Idris Elba is mysterious and sinister as the entitled, greedy Macavity, Ian McKellan steals the film a forlorn Gus the Theatre Cat, his greatest roles now behind him, talking forever about what was.

Yet it very quickly becomes redundant, the same old same old, song after song, introduction after introduction, each cat having a different personality acted out by the actor/ dancer/ singer, but even with each one being different, it grew…tiresome. Is that even the right word to describe this kind of hell? Each new cat is given a lavish production number and I cannot remember a musical that bored me so quickly.

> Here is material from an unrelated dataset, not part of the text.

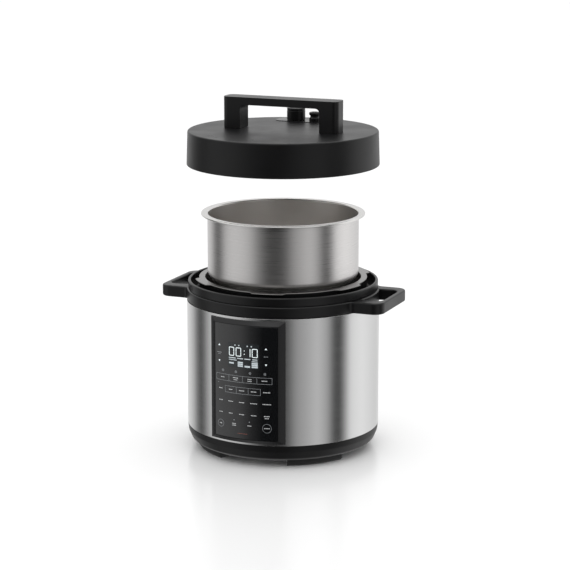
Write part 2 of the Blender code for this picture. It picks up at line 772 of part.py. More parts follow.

Look there have been terrible big budget films released before, The Greatest Story Ever Told (1965), St. Pepper’s Lonely Hearts Club Band (1978), 1941 (1979), Raise the Titanic (1980), Can’t Stop the Music (1980), Xanadu (1981) and Battlefield Earth (2000) and there will be many more, but this is a new kind of bad, a new measuring stick. No one ever sets out to make a terrible film, these people are all creative artists hoping for the best in their work, and a great deal of effort and money goes into making a film like Cats. The computer work was substantial, even filling out Taylor Swifts’ skinny legs to be more shapely, and though she remains quite lovely, is the body hers we wonder? Yes, the tails move (a distraction) and the ears move, but we did not need these things on stage because we believed the actors. They moved like cats, and that was enough to suspend our disbelief. We simply do not need all the trappings in the film. Way too much folks. And why do some of the cats go barefoot (human feet) while others wear tap shoes, or dance shoes? As I mentioned previously Hooper, who directed Les Misérables (2012) with far too many close ups, has learned a bit about the language of the cinema and indeed uses long shots here to emphasize the size of the world around the cats, and to pull back to explore the isolation of the cats. That was good to see, an Academy Award winning filmmaker willing to learn from his grievous mistakes. I hope he learns from this one, if he can get work again, because after hacking up a hairball like this, producers might be loath to work with him again.